▶ Given instruction
From the listing below, extract every line in which the word "context" appears.

--- Start of Given information ---

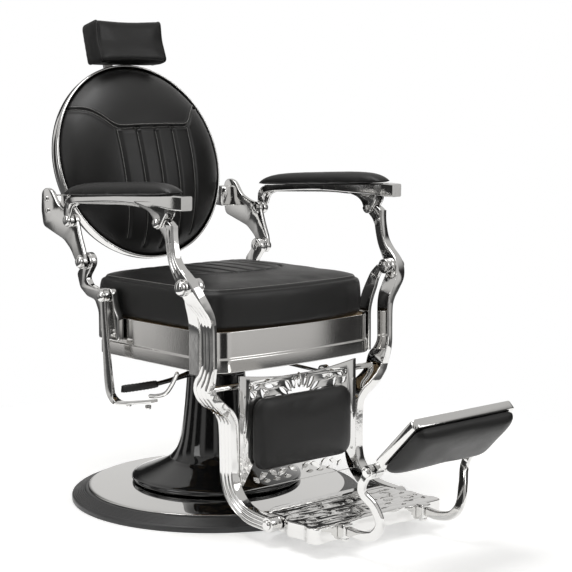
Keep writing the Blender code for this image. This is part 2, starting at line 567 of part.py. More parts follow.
# ---- Legrest: side castings, calf panel, footplate and flip-over rest ----
FOOT_PIVOT = (-0.425, 0.048)
for side, sign in SIDES:
    path = smooth_path([
        (0.3165, -0.2400, 0.6900, 0.0180, 0.026), (0.3165, -0.2400, 0.6600, 0.0180, 0.028),
        (0.3170, -0.2490, 0.6200, 0.0190, 0.028), (0.3165, -0.2650, 0.5930, 0.0210, 0.032),
        (0.3130, -0.2890, 0.5650, 0.0235, 0.042), (0.3050, -0.3010, 0.5400, 0.0240, 0.046),
        (0.2900, -0.3040, 0.5180, 0.0235, 0.044), (0.2755, -0.3045, 0.4950, 0.0200, 0.042),
        (0.2690, -0.3045, 0.4700, 0.0170, 0.040), (0.2680, -0.3050, 0.4250, 0.0165, 0.039),
        (0.2680, -0.3045, 0.3850, 0.0165, 0.040), (0.2675, -0.2960, 0.3580, 0.0190, 0.046),
        (0.2660, -0.2850, 0.3380, 0.0220, 0.054), (0.2610, -0.2835, 0.3200, 0.0230, 0.054),
        (0.2480, -0.2840, 0.3030, 0.0240, 0.052), (0.2300, -0.2835, 0.2890, 0.0250, 0.050),
        (0.2100, -0.2815, 0.2740, 0.0255, 0.047), (0.1965, -0.2800, 0.2540, 0.0260, 0.045),
        (0.1925, -0.2790, 0.2250, 0.0260, 0.043), (0.1915, -0.2790, 0.1700, 0.0260, 0.0425),
        (0.1915, -0.2810, 0.1250, 0.0260, 0.042), (0.1915, -0.2930, 0.0930, 0.0260, 0.041),
        (0.1920, -0.3220, 0.0660, 0.0255, 0.038), (0.1930, -0.3600, 0.0520, 0.0250, 0.035),
        (0.1945, -0.4200, 0.0480, 0.0250, 0.032)], 2)
    path = [(sign * x, y, z, width, depth) for x, y, z, width, depth in path]
    casting = piece("leg_casting_" + side, skinned_mesh(swept_rows(path)), "chrome", LEGREST)
    join(casting, extruded_mesh(
        arc(ARM_FRONT_PIVOT, 0.0110, -80, 100, 8)
        + [(-0.2340, 0.7000), (-0.2500, 0.6900), (-0.2520, 0.6500), (-0.2300, 0.6500),
           (-0.2200, 0.6680)],
        *mirrored(ARM_CENTRE_FRONT - TONGUE_HALF, ARM_CENTRE_FRONT + TONGUE_HALF, sign)), "tongue")
    cut(casting, rod_mesh(KNEE_PIVOT, 0.0185, *mirrored(0.2500, KNEE_OUTER + 0.0006, sign), 24),
        "lug_clearance")
    join(casting, rod_mesh(KNEE_PIVOT, 0.0190, *mirrored(KNEE_OUTER + 0.0007, 0.3300, sign), 24),
         "knee_eye")
    join(casting, rod_mesh(FOOT_PIVOT, 0.0170, *mirrored(0.1820, 0.2080, sign)), "foot_eye")
    bore(casting, ARM_FRONT_PIVOT, 0.0053, -0.4, 0.4)
    bore(casting, KNEE_PIVOT, 0.0071, -0.4, 0.4)
    bore(casting, FOOT_PIVOT, 0.0063, -0.4, 0.4)
    bore(casting, CROSSBAR, 0.0073, -CROSSBAR_HALF - GAP, CROSSBAR_HALF + GAP)
    domed_pin("arm_front_pin_" + side, sign, ARM_FRONT_PIVOT, ARM_CENTRE_FRONT - EAR_OUTER,
              ARM_CENTRE_FRONT + EAR_OUTER, 0.0050, 0.0105, LEGREST)

panel_top = [(0.178 - 0.356 * k / 10, 0.352 - 0.016 * math.sin(math.pi * k / 10)) for k in range(11)]
piece("calf_panel", extruded_mesh(panel_top + [(-0.178, 0.090), (0.178, 0.090)],
                                  CALF_PLANE, CALF_PLANE + 0.005, "Y"), "chrome", LEGREST)
piece("leg_crossbar", rod_mesh(CROSSBAR, 0.007, -CROSSBAR_HALF, CROSSBAR_HALF), "chrome", LEGREST)


def rounded_rectangle(half_width, low, high, radius, steps=4):
    return (arc((half_width - radius, low + radius), radius, -90, 0, steps)
            + arc((half_width - radius, high - radius), radius, 0, 90, steps)
            + arc((radius - half_width, high - radius), radius, 90, 180, steps)
            + arc((radius - half_width, low + radius), radius, 180, 270, steps))


piece("calf_pad", skinned_mesh([
    [(x, y, z) for x, z in rounded_rectangle(0.147 - inset, 0.133 + inset, 0.299 - inset, 0.030)]
    for inset, y in ((0.004, CALF_PLANE - GAP), (0, CALF_PLANE - 0.006), (0.001, CALF_PLANE - 0.018),
                     (0.010, CALF_PLANE - 0.026), (0.030, CALF_PLANE - 0.030))]),
    "black_leather", LEGREST)

FOOT_REAR, FOOT_FRONT = -0.366, -0.565


def foot_outline(inset=0.0):
    """The footplate's plan: lobed front corners, and narrow where the leg castings pass."""
    half = [(0.142 - inset, FOOT_REAR - inset), (0.1785 - inset, -0.392 - inset * 0.6),
            (0.1785 - inset, -0.450), (0.192 - inset, -0.470), (0.186 - inset, -0.520),
            (0.196 - inset, -0.540), (0.190 - inset, FOOT_FRONT + inset), (0.095, FOOT_FRONT + inset),
            (0.060, FOOT_FRONT + 0.008 + inset)]
    return half + [(-x, y) for x, y in reversed(half)]


footplate = piece("footplate", extruded_mesh(foot_outline(), FOOT_BOTTOM, FOOT_TOP, "Z"),
                  "chrome", LEGREST)
cut(footplate, extruded_mesh(foot_outline(0.010), FOOT_BOTTOM - 0.01, FOOT_TOP - 0.007, "Z"), "underside")
bore(footplate, FOOT_PIVOT, 0.0063, -0.4, 0.4)
piece("footplate_rod", turned_mesh([
    (0, -0.2150), (0.008, -0.2150), (0.011, -0.2125), (0.011, -0.2085), (0.006, -0.2085),
    (0.006, 0.2085), (0.011, 0.2085), (0.011, 0.2125), (0.008, 0.2150), (0, 0.2150)], 16,
    frame=along_x(0, *FOOT_PIVOT)), "chrome", LEGREST)

for side, sign in SIDES:
    low, high = mirrored(0.1070, 0.1330, sign)
    piece("flip_clamp_" + side, box_mesh((low, -0.5870, 0.0365), (high, FOOT_FRONT - GAP, 0.0680)),
          "chrome", LEGREST)
    path = smooth_path([
        (0.1200, -0.5882, 0.0520, 0.013, 0.021), (0.1200, -0.6250, 0.0505, 0.013, 0.021),
        (0.1205, -0.6620, 0.0600, 0.013, 0.021), (0.1230, -0.6830, 0.0880, 0.013, 0.021),
        (0.1360, -0.6780, 0.1270, 0.013, 0.021), (0.1540, -0.6640, 0.1550, 0.013, 0.020),
        (0.1590, -0.6660, 0.1750, 0.012, 0.020), (0.1580, -0.6780, 0.1960, 0.011, 0.020)], 2)
    path = [(sign * x, y, z, width, depth) for x, y, z, width, depth in path]
    arm = piece("flip_arm_" + side, skinned_mesh(swept_rows(path)), "chrome", LEGREST)
    join(arm, rod_mesh(FLIP_PIVOT, 0.0155, *mirrored(0.1520, 0.1635, sign)), "eye")
    bore(arm, FLIP_PIVOT, 0.0063, -0.4, 0.4)
piece("flip_shaft", turned_mesh([
    (0, -0.1700), (0.007, -0.1700), (0.010, -0.1680), (0.010, -0.1640), (0.006, -0.1640),
    (0.006, 0.1640), (0.010, 0.1640), (0.010, 0.1680), (0.007, 0.1700), (0, 0.1700)], 16,
    frame=along_x(0, *FLIP_PIVOT)), "chrome", LEGREST)


def board_point(x, out, proud):
    """A point of the flip-over board: out from its hinge, and proud of its padded side."""
    along = Vector((0, -math.cos(BOARD_TILT), math.sin(BOARD_TILT)))
    face = Vector((0, -math.sin(BOARD_TILT), -math.cos(BOARD_TILT)))
    return Vector((x, *FLIP_PIVOT)) + out * along + proud * face


TRAY_HALF = 0.0105
tray = piece("flip_tray", skinned_mesh([
    [board_point(x, out, proud) for x, out in rounded_rectangle(0.1505, 0.020, 0.169, 0.010, 2)]
    for proud in (-TRAY_HALF, TRAY_HALF)]), "chrome", FLIP)
for side, sign in SIDES:
    low, high = mirrored(0.1280, 0.1500, sign)
    join(tray, rod_mesh(FLIP_PIVOT, 0.0150, low, high), "eye_" + side)
    join(tray, skinned_mesh([[board_point(x, out, proud) for x, out in (
        (low, 0), (high, 0), (high, 0.030), (low, 0.030))] for proud in (-0.0085, 0.0085)]), "web_" + side)
bore(tray, FLIP_PIVOT, 0.0063, -0.4, 0.4)
piece("flip_pad", skinned_mesh([
    [board_point(x, out, proud) for x, out in rounded_rectangle(
        0.147 - inset, 0.024 + inset, 0.166 - inset, 0.016, 3)]
    for inset, proud in ((0.003, TRAY_HALF + GAP), (0, 0.016), (0.004, 0.028), (0.014, 0.036),
                         (0.034, 0.040))]), "black_leather", FLIP)

# ---- Pump lever: forged shaft on a hub, with a rubber grip ----
pump = piece("pump_lever", turned_mesh([
    (0, -0.0230), (0.0052, -0.0230), (0.0052, -0.0150), (0.0135, -0.0150), (0.0135, 0.0150),
    (0.0052, 0.0150), (0.0052, 0.0230), (0, 0.0230)], 20, frame=PUMP_FRAME), "black_enamel", PUMP)
join(pump, skinned_mesh(swept_rows(smooth_path([
    (-0.0960, -0.0400, 0.3175, 0.018, 0.014), (-0.1250, -0.0380, 0.3130, 0.015, 0.011),
    (-0.1550, -0.0260, 0.3040, 0.014, 0.010), (-0.1840, -0.0100, 0.2960, 0.014, 0.010)], 2))), "shaft")
GRIP_PATH = [(-0.1845, -0.0097, 0.2959), (-0.1900, -0.0060, 0.2948), (-0.2200, 0.0130, 0.2900),
             (-0.2500, 0.0330, 0.2860), (-0.2550, 0.0365, 0.2855)]
GRIP_SIZES = ((0.022, 0.013), (0.026, 0.017), (0.028, 0.018), (0.028, 0.018), (0.022, 0.012))
piece("pump_grip", skinned_mesh(swept_rows([
    (*place, *size) for place, size in zip(GRIP_PATH, GRIP_SIZES)])), "black_rubber", PUMP)

# ---- Recline lever: flat hanging bar with a foot, and the rod that works the lock ----
lever = piece("recline_lever", skinned_mesh(swept_rows(smooth_path([
    (-0.2825, 0.0640, 0.5040, 0.0080, 0.020), (-0.2825, 0.0620, 0.4600, 0.0080, 0.020),
    (-0.2830, 0.0540, 0.3800, 0.0075, 0.024), (-0.2835, 0.0440, 0.3000, 0.0075, 0.030),
    (-0.2830, 0.0340, 0.2720, 0.0120, 0.020), (-0.2780, 0.0140, 0.2600, 0.0240, 0.008),
    (-0.2640, -0.0300, 0.2650, 0.0260, 0.007), (-0.2510, -0.0850, 0.2750, 0.0240, 0.007)], 2))),
    "chrome", LEVER)
join(lever, rod_mesh(LEVER_PIVOT, 0.0150, -0.2865, -0.2740), "eye")
bore(lever, LEVER_PIVOT, 0.0056, -0.4, 0.4)
lever_lug = bpy.data.objects["back_lug_right"]
join(lever_lug, turned_mesh([
    (0, -0.2975), (0.006, -0.2965), (0.0115, -0.2935), (0.0130, -0.2905), (0.0130, -0.2872),
    (0.0052, -0.2872), (0.0052, -0.2620), (0, -0.2620)], 20, frame=along_x(0, *LEVER_PIVOT)), "lever_stud")
piece("recline_rod", skinned_mesh(tube_rows(smooth_path([
    (-0.2530, -0.0700, 0.2845), (-0.2525, -0.0950, 0.2880), (-0.2500, -0.1250, 0.2980),
    (-0.2470, -0.1450, 0.3200), (-0.2440, -0.1620, 0.3500)], 3), 0.0048)), "chrome", LEVER)

# ---- Lock strut under the seat: body hung from the frame, rod on the legrest's crossbar ----
STRUT_REAR, STRUT_FRONT = Vector((0.100, 0.100, 0.335)), Vector((0.100, *CROSSBAR))
strut_run = (STRUT_FRONT - STRUT_REAR).normalized()


def strut_frame(distance):
    turn = strut_run.to_track_quat("Z", "X").to_matrix().to_4x4()
    return Matrix.Translation(STRUT_REAR + strut_run * distance) @ turn


piece("strut_body", turned_mesh([
    (0, -0.012), (0.008, -0.010), (0.0105, -0.004), (0.0105, 0.226), (0.0085, 0.230),
    (0.0048, 0.230), (0.0048, 0.060), (0, 0.060)], 20, frame=strut_frame(0)), "black_enamel", STRUT)
rod = piece("strut_rod", turned_mesh([(0, 0.070), (0.0042, 0.070), (0.0042, 0.361), (0, 0.361)],
                                     16, frame=strut_frame(0)), "chrome", STRUT_ROD)


def slot_outline(radius, half_straight):
    """An upright slot round the crossbar, as (y, z) points."""
    top = arc((CROSSBAR[0], CROSSBAR[1] + half_straight), radius, 0, 180, 6)
    return top + arc((CROSSBAR[0], CROSSBAR[1] - half_straight), radius, 180, 360, 6)


join(rod, extruded_mesh(slot_outline(0.0135, 0.0040), 0.0930, 0.1070), "eye")
cut(rod, extruded_mesh(slot_outline(0.0098, 0.0040), 0.05, 0.15), "eye_slot")
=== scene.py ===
"""Looks for a hydraulic barber chair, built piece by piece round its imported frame.

The front faces -Y, the sitter's right is -X and +Z is up, in metres.
"""

import math

import bmesh
import bpy
import numpy as np
from mathutils import Matrix, Vector
from mathutils.bvhtree import BVHTree


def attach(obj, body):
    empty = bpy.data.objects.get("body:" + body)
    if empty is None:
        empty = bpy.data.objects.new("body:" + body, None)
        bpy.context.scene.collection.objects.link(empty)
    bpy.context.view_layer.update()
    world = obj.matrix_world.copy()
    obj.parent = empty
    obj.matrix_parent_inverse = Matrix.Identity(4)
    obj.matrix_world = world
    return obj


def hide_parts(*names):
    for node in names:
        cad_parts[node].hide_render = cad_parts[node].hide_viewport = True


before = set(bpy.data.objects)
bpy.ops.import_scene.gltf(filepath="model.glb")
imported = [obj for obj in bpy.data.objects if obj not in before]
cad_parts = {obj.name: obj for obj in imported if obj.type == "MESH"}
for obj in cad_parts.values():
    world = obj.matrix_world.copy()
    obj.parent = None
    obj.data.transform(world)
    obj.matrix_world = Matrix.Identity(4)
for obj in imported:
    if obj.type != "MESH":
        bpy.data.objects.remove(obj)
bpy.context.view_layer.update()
SIDES = (("right", -1), ("left", 1))

# ---- Studio: camera, pale floor and soft lights ----
# A small round white floor stands in a bright room. The room is pale with a few dark
# drapes, which give bright metal something to reflect.
def linked(name, data):
    """A new object that holds this data, put in the scene."""
    obj = bpy.data.objects.new(name, data)
    bpy.context.scene.collection.objects.link(obj)
    return obj


def mesh_of(name, bm):
    """A new mesh of what was built, which is then freed."""
    mesh = bpy.data.meshes.new(name)
    bm.to_mesh(mesh)
    bm.free()
    return mesh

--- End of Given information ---

▶ Written answer
        bpy.context.scene.collection.objects.link(empty)
    bpy.context.view_layer.update()
bpy.context.view_layer.update()
    bpy.context.scene.collection.objects.link(obj)